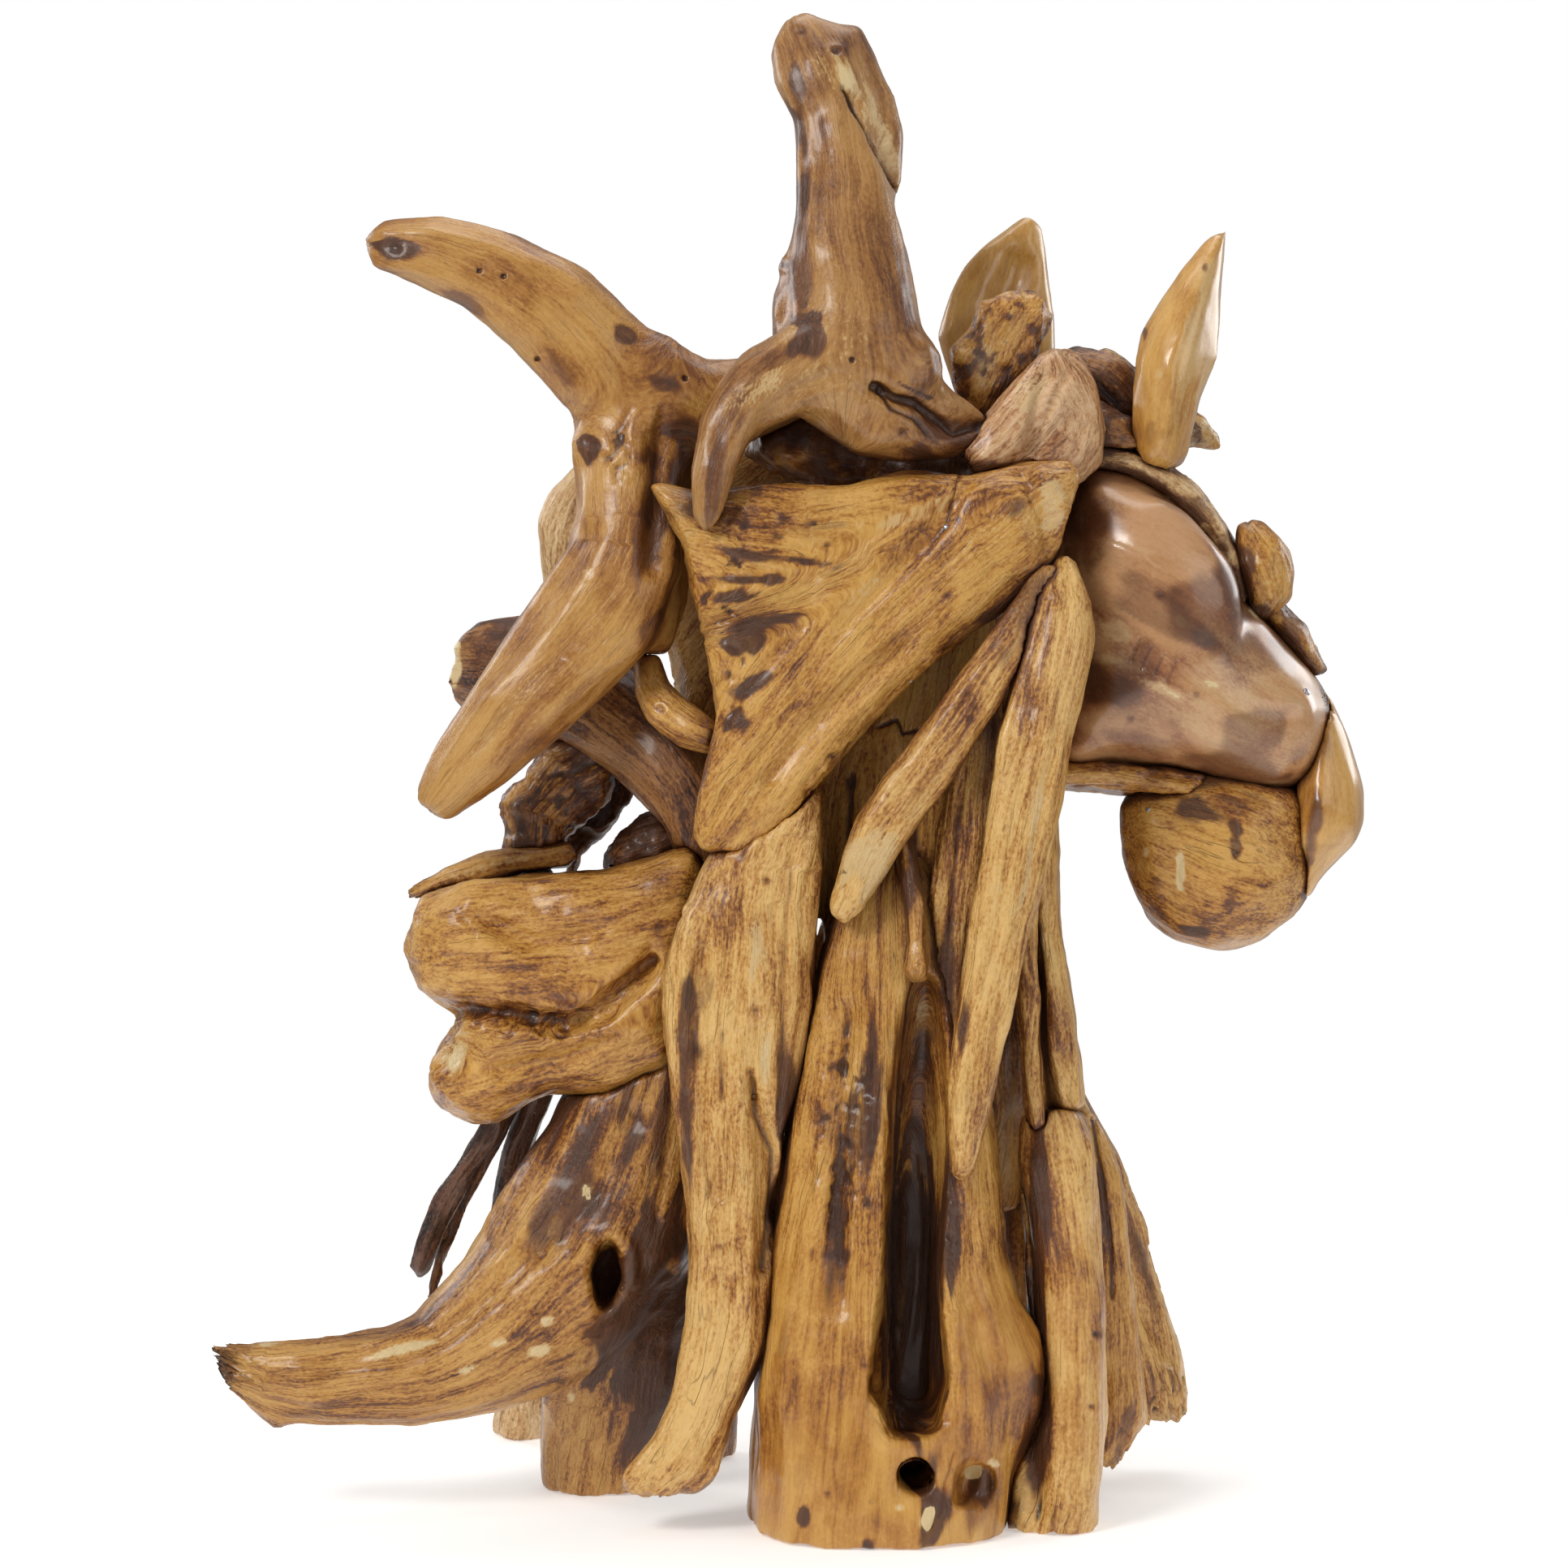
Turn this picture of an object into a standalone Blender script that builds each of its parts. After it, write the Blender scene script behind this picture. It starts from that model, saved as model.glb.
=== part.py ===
"""Horse head sculpture, looking to the right, built up from driftwood roots, planks and polished blocks.

Every root follows an elevation drawing ruled in squares. A place on it is a column from the left, a row
from the top, and a depth behind the middle plane, all in squares. The drawing shows the work as seen by
someone standing VIEW_DISTANCE away, so what stands further back is larger than it is drawn.
"""

import math

import bmesh
import bpy
from mathutils import Matrix, Vector, noise
from mathutils.bvhtree import BVHTree
from mathutils.geometry import intersect_point_line

# Size of the real work, in metres
HEIGHT = 1.40
JOINT_GAP = 0.0004
WIDEST_GAP = 0.002
LEAST_LEFT = 0.02
PEG_HOLE_RADIUS = 0.016
PEG_HOLE_DEPTH = 0.070
FLOOR_CUT_MARGIN = 0.30

# The elevation drawing, in squares
DRAWN_HEIGHT = 184.0
DRAWING_MIDDLE = 96.6
VIEW_DISTANCE = 490.0
EYE_HEIGHT = 109.0
EYE_ROW = 77.2
SQUARE = HEIGHT / DRAWN_HEIGHT

# How finely the wood is shaped before its faces are thinned, in squares
GRAIN_SIZE = 1.0
SMOOTH_PASSES = 5
SMOOTHING_LOSS = 0.3
SWELL = 0.45
SWELL_LENGTH = 9.0

RING_SIDES = 14
STEPS_PER_RING = 5
OUTLINE_STEPS = 4
SLAB_EDGE = 0.45

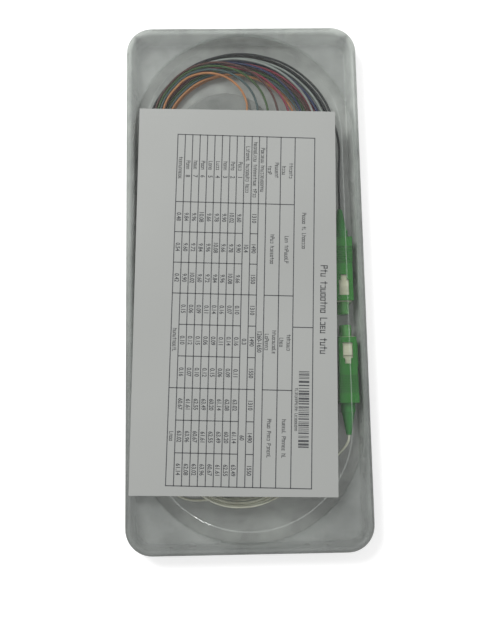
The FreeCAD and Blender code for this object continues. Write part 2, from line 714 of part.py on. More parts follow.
def output_route(number):
    """An output lead: splitter, up the left side, three turns, an arc inwards, its boot."""
    radius = UPPER_COIL_RADIUS - LANE * number
    points = feed(number, UPPER_COIL[0] - radius)
    for turn in range(UPPER_TURNS):
        points += one_turn(number, turn, radius)
    if number >= OUTER_GROUP:
        radius += OUTER_GROUP * LANE
    return points + way_out(number, radius)


def input_route():
    """The input lead: its boot, across to the lower coil, five turns down, the splitter."""
    layers = len(LOWER_COIL_RADII) - 1
    arrives = LEAVES_DEG + COIL_STEP_DEG / 2
    points = [Vector(INPUT_X, INPUT_BOOT_END + BOOT_LENGTH, AXIS_Z)]
    for x, y, z in BOOT_BENDS:
        points.append(Vector(INPUT_X + x, INPUT_BOOT_END + y, AXIS_Z + z))
    points.append(Vector(INPUT_X + COIL_MEETS[0], INPUT_BOOT_END + COIL_MEETS[1], level(layers)))
    for angle in coil_angles(COIL_STARTS_DEG, arrives - 360):
        points.append(on_circle(LOWER_COIL, LOWER_COIL_RADII[0], angle, level(layers)))
    for turn in range(1, layers):
        for angle in coil_angles(arrives, arrives - 360):
            height = level(layers - turn + 1 - stepped(angle))
            points.append(on_circle(LOWER_COIL, LOWER_COIL_RADII[turn], angle, height))
    for angle in coil_angles(arrives, -90):
        points.append(on_circle(LOWER_COIL, LOWER_COIL_RADII[-1], angle, level(1 - stepped(angle))))
    for x, y, z in TUBE_BENDS:
        points.append(Vector(TUBE_X + x, TUBE_BOTTOM_Y + y, FIRST_LEVEL + z))
    points.append(Vector(TUBE_X, TUBE_BOTTOM_Y - TUBE_STRAIGHT, TUBE_Z))
    points.append(Vector(TUBE_X, TUBE_BOTTOM_Y + PLUG_LENGTH, TUBE_Z))
    return points


def leads():
    """The nine leads, with a note of each one's length and tightest bend."""
    routes = {"input_lead": input_route()}
    for number, colour in enumerate(LEADS):
        routes[colour + "_lead"] = output_route(number)
    nodes = {}
    for name, points in routes.items():
        nodes[name] = tube_along(points, LEAD_DIAMETER)
        path = smooth_path(points)
        least = min(e.Curve.Radius for e in path.Edges if isinstance(e.Curve, Part.Circle))
        print(f"{name}: {path.Length:.0f} mm, least radius {least:.1f} mm")
    return nodes


def main():
    """Builds every piece and writes one file for each."""
    os.makedirs("parts", exist_ok=True)
    nodes = {"tray_base": tray_base(), "tray_lid": tray_lid(), "data_sheet": data_sheet()}
    nodes.update(splitter())
    nodes.update(connectors())
    nodes.update(leads())
    for name, shape in nodes.items():
        solids = len(shape.Solids)
        if solids != 1 or not shape.isValid():
            print(f"{name}: {solids} solids, valid {shape.isValid()}")
        shape.exportStep(f"parts/{name}.step")
    print(f"{len(nodes)} pieces")


if __name__ == "__main__":
    main()
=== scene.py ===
import math
import random

import bpy
from mathutils import Matrix, Quaternion, Vector


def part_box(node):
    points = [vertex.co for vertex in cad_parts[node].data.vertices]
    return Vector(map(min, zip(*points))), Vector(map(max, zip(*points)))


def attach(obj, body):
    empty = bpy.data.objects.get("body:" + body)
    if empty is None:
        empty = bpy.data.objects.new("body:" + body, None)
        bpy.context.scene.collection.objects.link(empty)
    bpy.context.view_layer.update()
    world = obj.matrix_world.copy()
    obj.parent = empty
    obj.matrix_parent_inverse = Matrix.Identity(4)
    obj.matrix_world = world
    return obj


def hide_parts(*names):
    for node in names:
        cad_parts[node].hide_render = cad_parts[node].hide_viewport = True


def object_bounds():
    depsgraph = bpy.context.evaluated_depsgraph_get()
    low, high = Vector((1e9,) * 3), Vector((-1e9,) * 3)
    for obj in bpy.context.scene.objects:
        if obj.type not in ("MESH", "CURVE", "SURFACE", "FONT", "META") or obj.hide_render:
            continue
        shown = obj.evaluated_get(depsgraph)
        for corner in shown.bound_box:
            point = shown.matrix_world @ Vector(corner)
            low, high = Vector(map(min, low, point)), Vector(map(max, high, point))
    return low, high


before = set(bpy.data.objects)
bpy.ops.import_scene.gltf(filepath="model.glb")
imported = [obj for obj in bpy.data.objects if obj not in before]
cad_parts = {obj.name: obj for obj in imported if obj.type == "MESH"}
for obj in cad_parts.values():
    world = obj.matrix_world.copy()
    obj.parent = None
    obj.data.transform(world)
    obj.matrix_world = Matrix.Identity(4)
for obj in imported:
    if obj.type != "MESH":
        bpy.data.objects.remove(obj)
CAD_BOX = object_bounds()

bl_info = {
    "name": "Packed Fibre Splitter",
    "version": (1, 0, 0),
    "blender": (4, 5, 0),
    "location": "View3D > Sidebar > Splitter",
    "description": "Dresses a fibre splitter, its leads and its clear pack, and prints its test sheet",
    "category": "Object",
}

MM = 0.001
INK_LIFT = 0.02 * MM
CONNECTORS = ("input", "black", "white", "blue", "red", "brown", "green", "slate", "orange")


# ---------------------------------------------------------------- settings

def colour(name, description, default):
    """A colour property."""
    return bpy.props.FloatVectorProperty(
        name=name, description=description, subtype="COLOR", size=3, min=0, max=1, default=default
    )


def length(name, description, default):
    """A length property, in metres."""
    return bpy.props.FloatProperty(
        name=name, description=description, subtype="DISTANCE", unit="LENGTH", min=0, default=default
    )


def factor(name, description, default):
    """A share from 0 to 1."""
    return bpy.props.FloatProperty(
        name=name, description=description, subtype="FACTOR", min=0, max=1, default=default
    )


def share(name, description, default):
    """A share that may pass 1."""
    return bpy.props.FloatProperty(
        name=name, description=description, subtype="FACTOR", min=0, max=2, default=default
    )


def angle(name, description, degrees):
    """An angle property, given in degrees."""
    return bpy.props.FloatProperty(
        name=name, description=description, subtype="ANGLE", unit="ROTATION", default=math.radians(degrees)
    )


def power(name, description, default):
    """A lamp's power, in watts."""
    return bpy.props.FloatProperty(
        name=name, description=description, subtype="POWER", unit="POWER", min=0, default=default
    )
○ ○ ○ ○
**THE TASK**. Reproduce only the lines from the one containing "The FreeCAD and" through the one containing "return points + way_out(number, radius)", inclusive of both.

**EXPECTED OUTPUT**.
The FreeCAD and Blender code for this object continues. Write part 2, from line 714 of part.py on. More parts follow.
def output_route(number):
    """An output lead: splitter, up the left side, three turns, an arc inwards, its boot."""
    radius = UPPER_COIL_RADIUS - LANE * number
    points = feed(number, UPPER_COIL[0] - radius)
    for turn in range(UPPER_TURNS):
        points += one_turn(number, turn, radius)
    if number >= OUTER_GROUP:
        radius += OUTER_GROUP * LANE
    return points + way_out(number, radius)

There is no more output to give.